Insolvency is essentially defined as the inability to pay debts as they fall due or where liabilities exceed assets, whether this be in relation to a company or an individual.
What is insolvency?
Corporate insolvency covers a range of procedures such as administration, liquidation, receivership or a company voluntary arrangement (CVA). Bankruptcy and an individual voluntary arrangement (IVA) are insolvency procedures that apply only to individuals.
Insolvency as a practice area is extremely varied, as we have to deal with any issue that could arise for a company or individual, so it brings in elements of employment, banking, property, litigation, corporate and many other practice areas. The combination of different disciplines under the umbrella of insolvency is something that I really enjoy.
What’s the working culture like in an insolvency department?
From my experience it is very team orientated – everyone works together to get the job done. At all levels of the team, each person is willing to pull their weight and contribute, which makes for a very supportive working environment. Our team is made up of both contentious and non-contentious specialists and we work closely with colleagues in other disciplines where required, which means the work is always varied and interesting.
What’s the typical makeup of an insolvency lawyer’s client base?
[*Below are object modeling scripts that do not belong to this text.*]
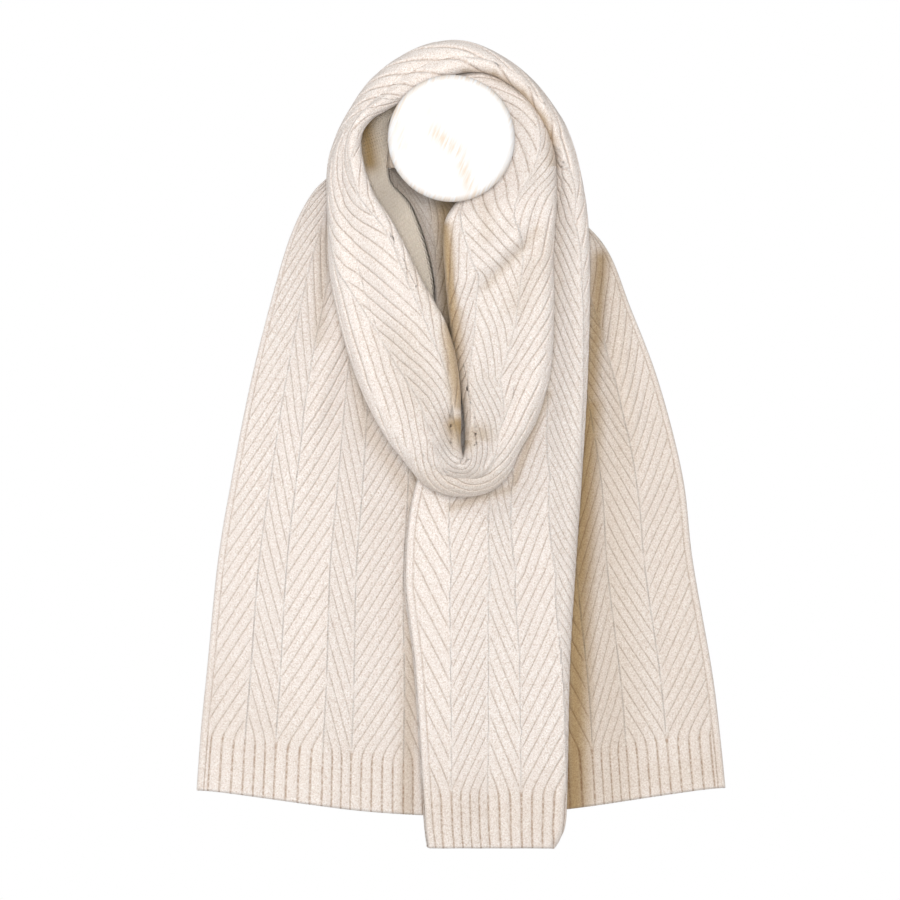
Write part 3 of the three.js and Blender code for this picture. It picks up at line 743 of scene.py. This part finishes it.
def cloth_wall(name, point, pattern, places, rows, inner_places, inner_rows, ends):
    """
    One stretch as a closed mesh. Each point of the middle surface moves along its normal: the
    outer face by half the wall and the ribs' relief, the inner face by half the wall. The seams
    to the next stretches are marked sharp, so that no shading line shows there.
    """
    faces = []
    for side, place, v in ((1, places, rows), (-1, inner_places, inner_rows)):
        middle, s = point(place, v)
        normal, gathered = normals(point, place, v)
        phase, line_gap, u, selvedge, _ = knit_place = pattern(s, v)
        step = np.linalg.norm(np.diff(middle, axis=1), axis=-1)
        run = np.concatenate([np.zeros((len(v), 1)), np.cumsum(step, axis=1)], axis=1)
        side_edge = np.minimum(run, run[:, -1:] - run)
        end_edge = np.full((len(v), 1), NO_END)
        for at in ends:
            end_edge = np.minimum(end_edge, np.abs(v - at)[:, None])
        taper = edge_taper(side_edge) * edge_taper(end_edge)
        relief = rib_relief(*knit_place) * RIB_HEIGHT * gathered if side > 0 else 0
        offset = side * (WALL / 2 + relief) * taper
        # The painted warm shade of the folds, which goes into the knit's colour.
        shade = shade_depth(SHADES[name], middle[..., 0], middle[..., 2])
        if side < 0:
            # The reverse has a shade only inside the loop. It is plain knit on the strand, where a
            # distance of 0 to the lines fades its grooves.
            inside = shade_depth(INSIDE_SHADE, middle[..., 0], middle[..., 2])
            shade = inside if name == "loop_left" else 0 * shade
            line_gap = line_gap * name.startswith("back")
        knit = np.stack([phase, u, selvedge, line_gap, above_hem(u), shade], axis=-1)
        faces.append((middle + normal * offset[..., None], knit))
    (outer, outer_knit), (inner, inner_knit) = faces
    a = np.arange(outer[..., 0].size).reshape(outer.shape[:2])
    b = a.size + np.arange(inner[..., 0].size).reshape(inner.shape[:2])
    triangles = np.concatenate([
        grid_triangles(a),
        grid_triangles(b)[:, ::-1],
        zip_border(b[:, 0], inner_rows, a[:, 0], rows),
        zip_border(b[:, -1], inner_rows, a[:, -1], rows)[:, ::-1],
        zip_border(b[0], inner_places, a[0], places)[:, ::-1],
        zip_border(b[-1], inner_places, a[-1], places),
    ])
    points = np.concatenate([outer.reshape(-1, 3), inner.reshape(-1, 3)])
    knit = np.concatenate([part.reshape(-1, part.shape[-1]) for part in (outer_knit, inner_knit)])
    on_seam = np.zeros(len(points), bool)
    for at, ids_a, ids_b in ((rows[0], a[0], b[0]), (rows[-1], a[-1], b[-1])):
        on_seam[ids_a] = on_seam[ids_b] = at not in ends
    # "lines" carries the distance to the lines, the share above the hem and the painted warm
    # shade.
    fields = {"knit": knit[:, :3], "lines": knit[:, 3:],
              "outer": np.concatenate([np.ones(a.size), np.zeros(b.size)])}
    return add_mesh(name, points * MM, triangles, fields, on_seam)


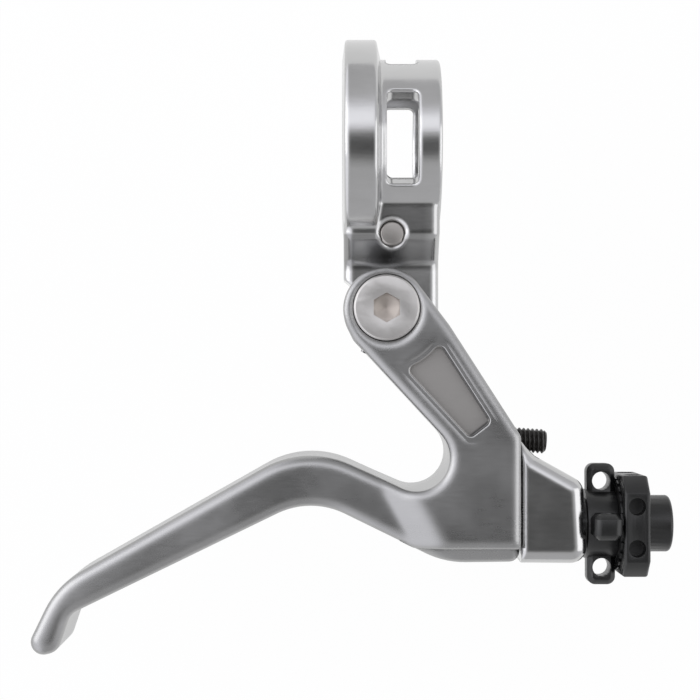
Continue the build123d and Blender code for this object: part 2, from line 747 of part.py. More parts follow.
# Return spring: one leg in the knuckle's slot, the other on the end of the lever's web
spring_turns = 2 - spring_leg_angle / 360
with BuildPart() as return_spring:
    with BuildLine():
        coil = Helix(
            pitch=spring_rise / spring_turns,
            height=spring_rise,
            radius=spring_mean_radius,
            center=(pivot_x, pivot_y, spring_low_z),
        ).rotate(Axis((pivot_x, pivot_y, 0), (0, 0, 1)), spring_leg_angle)
    with BuildSketch(Plane(origin=coil @ 0, z_dir=coil % 0)):
        Circle(spring_wire_radius)
    sweep(path=coil)
    low_end = coil @ 0
    high_end = coil @ 1
    with Locations(low_end, high_end):
        Sphere(spring_wire_radius)
    leg_angle = radians(spring_leg_angle)
    with BuildSketch(Plane(origin=low_end, z_dir=(cos(leg_angle), sin(leg_angle), 0))):
        Circle(spring_wire_radius)
    extrude(amount=spring_leg_reach - spring_mean_radius)
    with BuildSketch(Plane(origin=high_end, z_dir=(0, 1, 0))):
        Circle(spring_wire_radius)
    extrude(amount=spring_leg_length)
save(return_spring, "return_spring")

# Reach screw through the arm, its tip just clear of the lever's web
with BuildPart() as reach_screw:
    with Locations(screw_place):
        Cylinder(screw_radius, reach_screw_length, align=(Align.CENTER, Align.CENTER, Align.MAX))
    screw_ends = reach_screw.faces().sort_by(Axis.X)
    chamfer(screw_ends[0].edges() + screw_ends[-1].edges(), screw_chamfer)
    with BuildSketch(Plane(screw_place)):
        RegularPolygon(reach_screw_socket / 2, 6, major_radius=False)
    extrude(amount=-reach_screw_socket_depth, mode=Mode.SUBTRACT)
save(reach_screw, "reach_screw")

# Cable adjuster: each piece is drawn along the cable, Z pointing out of its front hole or lobe
def cable_plane(turn):
    """Plane on the cable's axis, turned about it from the lever's front."""
    return Plane(
        origin=(0, adjuster_y, 0),
        x_dir=(1, 0, 0),
        z_dir=(0, sin(radians(turn)), cos(radians(turn))),
    )


def along_cable(start):
    """Place on the cable's axis, looking towards the housing."""
    return Location((start, 0, 0), (0, 90, 0))


start_face = (Align.CENTER, Align.CENTER, Align.MIN)
tail_end = knob_start + knob_width + tail_length
with BuildPart(cable_plane(knob_turn)) as adjuster_barrel:
    with Locations(along_cable(knob_start - stem_length)):
        Cylinder(adjuster_thread_radius, stem_length, align=start_face)
    with BuildPart(mode=Mode.PRIVATE) as knob:
        with Locations((knob_start, 0, 0)):
            Box(knob_width, 2 * knob_reach, 2 * knob_reach, align=(Align.MIN, Align.CENTER, Align.CENTER))
        chamfer(knob.edges().filter_by(Axis.X), knob_corner_cut)
        fillet(knob.faces().filter_by(Axis.X).edges(), knob_rounding)
    add(knob.part)
    with Locations(along_cable(knob_start + knob_width)):
        Cylinder(tail_radius, tail_length, align=start_face)
    fillet(adjuster_barrel.faces().sort_by(Axis.X)[-1].edges(), tail_rounding)
    for side in range(4):
        with Locations(Location((knob_start + knob_hole_lead, 0, 0), (side * 90, 0, 0))):
            with Locations(
                (0, knob_hole_spread, knob_reach - knob_hole_depth),
                (0, -knob_hole_spread, knob_reach - knob_hole_depth),
            ):
                Cylinder(knob_hole_radius, 2 * knob_hole_depth, mode=Mode.SUBTRACT, align=start_face)
    with Locations(along_cable(0)):
        Cylinder(cable_hole_radius, far, mode=Mode.SUBTRACT, align=start_face)
    with Locations(along_cable(tail_end - housing_seat_depth)):
        Cylinder(housing_seat_radius, far, mode=Mode.SUBTRACT, align=start_face)
save(adjuster_barrel, "adjuster_barrel")

with BuildPart(cable_plane(nut_turn)) as adjuster_lock_nut:
    with Locations(along_cable(nut_hub_start)):
        Cylinder(nut_hub_radius, nut_start + nut_width - nut_hub_start, align=start_face)
    for lobe in range(4):
        with BuildPart(mode=Mode.PRIVATE) as one_lobe:
            with Locations((nut_start, 0, 0)):
                Box(nut_width, lobe_thickness, lobe_reach,
                    align=(Align.MIN, Align.CENTER, Align.MIN))
            top = one_lobe.faces().sort_by(Axis.Z)[-1]
            fillet(top.edges().filter_by(Axis.Y), lobe_corner)
            chamfer(one_lobe.faces().sort_by(Axis.Z)[-1].edges().filter_by(Axis.X), lobe_end_bevel)
            with Locations(Location((nut_start + nut_width / 2, 0, lobe_hole_reach), (90, 0, 0))):
                Cylinder(lobe_hole_radius, 2 * lobe_thickness, mode=Mode.SUBTRACT)
        with Locations(Location((0, 0, 0), (lobe * 90, 0, 0))):
            add(one_lobe.part)
    with Locations(along_cable(0)):
        Cylinder(adjuster_thread_radius + running_clearance, far, mode=Mode.SUBTRACT, align=start_face)
save(adjuster_lock_nut, "adjuster_lock_nut")

with BuildPart(cable_plane(0)) as adjuster_washer:
    with Locations(along_cable(disc_start)):
        Cylinder(disc_radius, disc_width, align=start_face)
        Cylinder(disc_bore, disc_width, mode=Mode.SUBTRACT, align=start_face)
    for tooth in range(disc_teeth):
        with Locations(Location((disc_start + disc_width / 2, 0, 0), (tooth * 360 / disc_teeth, 0, 0))):
            with Locations((0, 0, disc_radius)):
                Box(2 * disc_width, disc_gap, disc_gap, mode=Mode.SUBTRACT)
save(adjuster_washer, "adjuster_washer")
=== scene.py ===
import logging
import math
from dataclasses import dataclass, field
from enum import Enum
from typing import Any, Iterable, Optional, Union

import bmesh
import bpy
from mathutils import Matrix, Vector


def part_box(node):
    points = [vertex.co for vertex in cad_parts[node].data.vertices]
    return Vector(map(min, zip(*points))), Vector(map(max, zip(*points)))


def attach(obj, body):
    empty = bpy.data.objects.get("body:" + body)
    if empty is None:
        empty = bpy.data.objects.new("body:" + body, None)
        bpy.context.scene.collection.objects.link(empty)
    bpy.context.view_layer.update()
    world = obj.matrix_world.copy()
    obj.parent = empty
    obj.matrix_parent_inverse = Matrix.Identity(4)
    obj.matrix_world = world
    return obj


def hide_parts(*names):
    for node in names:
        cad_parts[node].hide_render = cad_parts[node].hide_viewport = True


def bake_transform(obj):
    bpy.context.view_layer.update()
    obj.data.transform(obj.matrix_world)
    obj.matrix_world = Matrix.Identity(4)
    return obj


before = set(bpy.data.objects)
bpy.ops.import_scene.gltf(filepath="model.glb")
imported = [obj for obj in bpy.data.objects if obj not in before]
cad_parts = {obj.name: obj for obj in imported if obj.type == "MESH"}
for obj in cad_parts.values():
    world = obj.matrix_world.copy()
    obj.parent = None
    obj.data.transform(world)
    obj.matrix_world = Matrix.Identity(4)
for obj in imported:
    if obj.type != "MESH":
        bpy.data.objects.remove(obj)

MM = 0.001
LOG = logging.getLogger("brake_lever")
Flat = tuple[float, float]
Point = tuple[float, float, float]
Number = Union[int, float]
Term = Union["Signal", Number]
EDGE_SAMPLES = 16
GRAIN_DEPTH_MM = 0.006


class Slot(Enum):
    """The record's material slots, one for each finish of the lever."""

    BRACKET = "bracket_metal"
    LEVER = "lever_metal"
    STAINLESS = "stainless"
    SCREW = "black_screw"
    ANODISED = "black_anodised"
    BEARING = "bearing_steel"
    CAGE = "cage_plastic"
    SHIELD = "shield_metal"
    SPRING = "spring_steel"


class Body(Enum):
    """The bodies that the pieces ride on."""

    BRACKET = "bracket"
    LEVER = "lever"
    SCREW = "reach_screw_body"
    ADJUSTER = "adjuster"
    LOCK_NUT = "lock_nut"


class Signal:
    """One output of a shader node, used in Python expressions."""

    def __init__(self, graph: "Graph", socket: bpy.types.NodeSocket) -> None:
        """Wrap a socket.

        Args:
            graph: the material's graph that new nodes go into.
            socket: the node's output.
        """
        self.graph = graph
        self.socket = socket

    def _math(self, operation: str, first: Term, second: Term = 0.0) -> "Signal":
        """Add one Math node.

        Args:
            operation: the node's operation.
            first: its first value.
            second: its second value.

        Returns:
            The node's result.
        """
        return self.graph.node("ShaderNodeMath", {"operation": operation}, {0: first, 1: second})

    def __add__(self, other: Term) -> "Signal":
        """Sum with another value."""
        return self._math("ADD", self, other)

    def __radd__(self, other: Term) -> "Signal":
        """Sum with a number on the left."""
        return self._math("ADD", other, self)

    def __sub__(self, other: Term) -> "Signal":
        """Difference from another value."""
        return self._math("SUBTRACT", self, other)

    def __rsub__(self, other: Term) -> "Signal":
        """Difference of a number from this value."""
        return self._math("SUBTRACT", other, self)

    def __mul__(self, other: Term) -> "Signal":
        """Product with another value."""
        return self._math("MULTIPLY", self, other)

    def __rmul__(self, other: Term) -> "Signal":
        """Product with a number on the left."""
        return self._math("MULTIPLY", other, self)

    def __truediv__(self, other: Term) -> "Signal":
        """Quotient by another value."""
        return self._math("DIVIDE", self, other)

    def __abs__(self) -> "Signal":
        """Size without sign."""
        return self._math("ABSOLUTE", self)

    def sine(self) -> "Signal":
        """Sine of this value in radians."""
        return self._math("SINE", self)

    def cosine(self) -> "Signal":
        """Cosine of this value in radians."""
        return self._math("COSINE", self)

    def root(self) -> "Signal":
        """Square root."""
        return self._math("SQRT", self)

    def least(self, other: Term) -> "Signal":
        """The smaller of this and another value."""
        return self._math("MINIMUM", self, other)

    def above(self, limit: Number) -> "Signal":
        """1 above a limit, 0 below it."""
        return self._math("GREATER_THAN", self, limit)

    def clamped(self) -> "Signal":
        """This value kept between 0 and 1."""
        return self._math("MAXIMUM", self.least(1.0), 0.0)

    def step(self, low: Number, high: Number) -> "Signal":
        """Smooth step from 0 at low to 1 at high.

        Args:
            low: the value where the result is 0.
            high: the value where it is 1.

        Returns:
            The stepped value.
        """
        return self.graph.node(
            "ShaderNodeMapRange",
            {"interpolation_type": "SMOOTHSTEP"},
            {"Value": self, "From Min": low, "From Max": high},
        )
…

We typically work very closely with the insolvency practitioners (i.e. those appointed as administrators, receivers, liquidators or trustees in bankruptcy) and accountants, although we also receive direct instructions from many banks and other funders (such as Asset Based Lenders).
We also often advise funders, companies and their directors as to trading, security and structural issues outside of any formal insolvency process, either in preparation for a formal insolvency process or with a view to finding a solution to the company’s problems that avoids such a process.
Which other practice areas do you work most closely with?
From my experience, the team work most closely with employment, construction, property and ABL (asset based lending).
Our property team often come and talk to us when their client is faced with an insolvent tenant, or we may need their input when a property is the major asset of the company. We work closely with our construction and property teams on providing training to their clients on dealing with insolvent developers, which is an increasing concern given the present economic climate.
What skills make a good insolvency lawyer?
Above all, you need to be organised and pragmatic. Being able to prioritise your workload and organise yourself is very important when new matters are coming in thick and fast. Attention to detail is important, whether you are drafting documents to be filed at court or an asset sale agreement; the details of the document must be considered carefully. We sometimes deal with difficult people on behalf of our clients too, so I would say the ability not to be easily intimidated or fobbed off certainly comes in handy.
What impact has the recession had on your practice area?
Needless to say, our workload has definitely increased. It is unusual at the moment for a day to go by without hearing of another company that has gone bust and as such, we find ourselves becoming frequently involved with new matters, which is great.
What recent key insolvency deals has your firm been involved in?
We recently acted for the administrators of the well-known retail store, Adams Childrenswear, which included the sale of the company, following a protracted bidding process. The Business Recovery and Insolvency team at Hammonds have also recently advised key stakeholders on a number of other retailers, including Whittard of Chelsea, Empire Direct, Greenwoods Menswear, Stylo Barratt Shoes and Observer Standard Newspapers.
What do you think will be the future shape of the insolvency as a practice area?
I think the current downturn will keep us busy for a few years to come. Insolvency and restructuring will grow as a practice area as a result of our increased workload and will become a more prominent department in any law firm. Even once the recession ends, there will be a significant tail end of insolvencies to deal with, as historically more companies enter a formal insolvency process coming out of a recession than during one.
What phrase is an insolvency lawyer most likely to use and what does it mean?
A phrase that is becoming more frequently used is “pre-pack”. This refers to a pre-packaged sale of a business and is where a company is put into administration and then immediately sold under an agreement that was negotiated before, and dependent upon, the administrator being appointed.
This process is becoming increasingly popular and more frequently used, but must be treated with caution, as the administrator must ensure that he has acted with proper regard for the interests of creditors, as he is required to do under the Insolvency Act 1986.